Copy each line of the listing below exactly.

══ RECORDS TO PROCESS

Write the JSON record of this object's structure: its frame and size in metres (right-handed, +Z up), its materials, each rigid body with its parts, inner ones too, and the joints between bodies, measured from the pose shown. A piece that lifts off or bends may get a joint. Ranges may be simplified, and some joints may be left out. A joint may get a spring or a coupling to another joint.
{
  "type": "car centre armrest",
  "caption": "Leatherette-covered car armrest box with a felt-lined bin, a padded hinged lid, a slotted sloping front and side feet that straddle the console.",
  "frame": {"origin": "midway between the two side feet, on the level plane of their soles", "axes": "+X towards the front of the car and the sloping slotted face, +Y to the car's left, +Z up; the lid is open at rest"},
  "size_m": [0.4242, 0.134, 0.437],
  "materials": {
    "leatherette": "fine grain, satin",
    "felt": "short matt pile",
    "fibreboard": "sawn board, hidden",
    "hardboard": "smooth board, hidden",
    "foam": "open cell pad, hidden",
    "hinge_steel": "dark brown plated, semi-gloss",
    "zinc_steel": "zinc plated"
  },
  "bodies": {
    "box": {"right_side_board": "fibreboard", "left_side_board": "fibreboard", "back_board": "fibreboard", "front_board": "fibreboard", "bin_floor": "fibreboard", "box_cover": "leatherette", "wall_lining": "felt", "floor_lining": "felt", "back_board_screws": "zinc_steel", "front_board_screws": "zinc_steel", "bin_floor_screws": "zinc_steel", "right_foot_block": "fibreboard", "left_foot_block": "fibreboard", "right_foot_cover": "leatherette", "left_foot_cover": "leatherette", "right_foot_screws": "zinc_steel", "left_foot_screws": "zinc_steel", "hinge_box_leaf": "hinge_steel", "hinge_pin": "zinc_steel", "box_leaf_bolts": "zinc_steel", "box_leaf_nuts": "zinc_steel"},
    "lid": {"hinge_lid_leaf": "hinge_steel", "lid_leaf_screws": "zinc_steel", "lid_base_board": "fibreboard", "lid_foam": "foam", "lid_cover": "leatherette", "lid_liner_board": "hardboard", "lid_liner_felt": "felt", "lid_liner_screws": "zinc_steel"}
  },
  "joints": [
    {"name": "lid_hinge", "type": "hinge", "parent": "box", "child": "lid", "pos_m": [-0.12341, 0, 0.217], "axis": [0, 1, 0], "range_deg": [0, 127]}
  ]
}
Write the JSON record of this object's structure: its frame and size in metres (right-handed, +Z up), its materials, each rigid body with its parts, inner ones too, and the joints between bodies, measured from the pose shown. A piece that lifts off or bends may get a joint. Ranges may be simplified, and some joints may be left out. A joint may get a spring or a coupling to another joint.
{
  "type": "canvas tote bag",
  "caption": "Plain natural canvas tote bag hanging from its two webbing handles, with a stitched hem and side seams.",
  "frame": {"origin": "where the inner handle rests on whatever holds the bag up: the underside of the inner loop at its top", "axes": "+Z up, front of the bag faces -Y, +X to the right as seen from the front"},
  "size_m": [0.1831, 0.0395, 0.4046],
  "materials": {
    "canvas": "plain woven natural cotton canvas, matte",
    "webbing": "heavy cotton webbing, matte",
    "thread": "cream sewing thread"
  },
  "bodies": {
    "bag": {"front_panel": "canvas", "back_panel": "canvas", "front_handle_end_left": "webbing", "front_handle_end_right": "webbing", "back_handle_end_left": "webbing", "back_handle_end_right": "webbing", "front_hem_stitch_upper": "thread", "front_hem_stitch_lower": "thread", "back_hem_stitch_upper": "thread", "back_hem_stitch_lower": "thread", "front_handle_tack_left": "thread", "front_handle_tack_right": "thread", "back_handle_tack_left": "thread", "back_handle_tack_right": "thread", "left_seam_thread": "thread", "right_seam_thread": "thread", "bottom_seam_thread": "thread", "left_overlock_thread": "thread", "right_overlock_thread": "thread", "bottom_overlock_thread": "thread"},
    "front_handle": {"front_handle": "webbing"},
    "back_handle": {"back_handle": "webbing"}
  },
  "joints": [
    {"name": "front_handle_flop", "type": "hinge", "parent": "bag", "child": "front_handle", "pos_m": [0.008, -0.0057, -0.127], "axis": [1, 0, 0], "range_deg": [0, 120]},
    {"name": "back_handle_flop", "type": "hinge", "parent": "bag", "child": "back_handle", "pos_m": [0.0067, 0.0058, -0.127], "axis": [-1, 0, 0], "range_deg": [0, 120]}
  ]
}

════

WRITTEN ANSWER ▸
Write the JSON record of this object's structure: its frame and size in metres (right-handed, +Z up), its materials, each rigid body with its parts, inner ones too, and the joints between bodies, measured from the pose shown. A piece that lifts off or bends may get a joint. Ranges may be simplified, and some joints may be left out. A joint may get a spring or a coupling to another joint.
{
  "type": "car centre armrest",
  "caption": "Leatherette-covered car armrest box with a felt-lined bin, a padded hinged lid, a slotted sloping front and side feet that straddle the console.",
  "frame": {"origin": "midway between the two side feet, on the level plane of their soles", "axes": "+X towards the front of the car and the sloping slotted face, +Y to the car's left, +Z up; the lid is open at rest"},
  "size_m": [0.4242, 0.134, 0.437],
  "materials": {
    "leatherette": "fine grain, satin",
    "felt": "short matt pile",
    "fibreboard": "sawn board, hidden",
    "hardboard": "smooth board, hidden",
    "foam": "open cell pad, hidden",
    "hinge_steel": "dark brown plated, semi-gloss",
    "zinc_steel": "zinc plated"
  },
  "bodies": {
    "box": {"right_side_board": "fibreboard", "left_side_board": "fibreboard", "back_board": "fibreboard", "front_board": "fibreboard", "bin_floor": "fibreboard", "box_cover": "leatherette", "wall_lining": "felt", "floor_lining": "felt", "back_board_screws": "zinc_steel", "front_board_screws": "zinc_steel", "bin_floor_screws": "zinc_steel", "right_foot_block": "fibreboard", "left_foot_block": "fibreboard", "right_foot_cover": "leatherette", "left_foot_cover": "leatherette", "right_foot_screws": "zinc_steel", "left_foot_screws": "zinc_steel", "hinge_box_leaf": "hinge_steel", "hinge_pin": "zinc_steel", "box_leaf_bolts": "zinc_steel", "box_leaf_nuts": "zinc_steel"},
    "lid": {"hinge_lid_leaf": "hinge_steel", "lid_leaf_screws": "zinc_steel", "lid_base_board": "fibreboard", "lid_foam": "foam", "lid_cover": "leatherette", "lid_liner_board": "hardboard", "lid_liner_felt": "felt", "lid_liner_screws": "zinc_steel"}
  },
  "joints": [
    {"name": "lid_hinge", "type": "hinge", "parent": "box", "child": "lid", "pos_m": [-0.12341, 0, 0.217], "axis": [0, 1, 0], "range_deg": [0, 127]}
  ]
}
Write the JSON record of this object's structure: its frame and size in metres (right-handed, +Z up), its materials, each rigid body with its parts, inner ones too, and the joints between bodies, measured from the pose shown. A piece that lifts off or bends may get a joint. Ranges may be simplified, and some joints may be left out. A joint may get a spring or a coupling to another joint.
{
  "type": "canvas tote bag",
  "caption": "Plain natural canvas tote bag hanging from its two webbing handles, with a stitched hem and side seams.",
  "frame": {"origin": "where the inner handle rests on whatever holds the bag up: the underside of the inner loop at its top", "axes": "+Z up, front of the bag faces -Y, +X to the right as seen from the front"},
  "size_m": [0.1831, 0.0395, 0.4046],
  "materials": {
    "canvas": "plain woven natural cotton canvas, matte",
    "webbing": "heavy cotton webbing, matte",
    "thread": "cream sewing thread"
  },
  "bodies": {
    "bag": {"front_panel": "canvas", "back_panel": "canvas", "front_handle_end_left": "webbing", "front_handle_end_right": "webbing", "back_handle_end_left": "webbing", "back_handle_end_right": "webbing", "front_hem_stitch_upper": "thread", "front_hem_stitch_lower": "thread", "back_hem_stitch_upper": "thread", "back_hem_stitch_lower": "thread", "front_handle_tack_left": "thread", "front_handle_tack_right": "thread", "back_handle_tack_left": "thread", "back_handle_tack_right": "thread", "left_seam_thread": "thread", "right_seam_thread": "thread", "bottom_seam_thread": "thread", "left_overlock_thread": "thread", "right_overlock_thread": "thread", "bottom_overlock_thread": "thread"},
    "front_handle": {"front_handle": "webbing"},
    "back_handle": {"back_handle": "webbing"}
  },
  "joints": [
    {"name": "front_handle_flop", "type": "hinge", "parent": "bag", "child": "front_handle", "pos_m": [0.008, -0.0057, -0.127], "axis": [1, 0, 0], "range_deg": [0, 120]},
    {"name": "back_handle_flop", "type": "hinge", "parent": "bag", "child": "back_handle", "pos_m": [0.0067, 0.0058, -0.127], "axis": [-1, 0, 0], "range_deg": [0, 120]}
  ]
}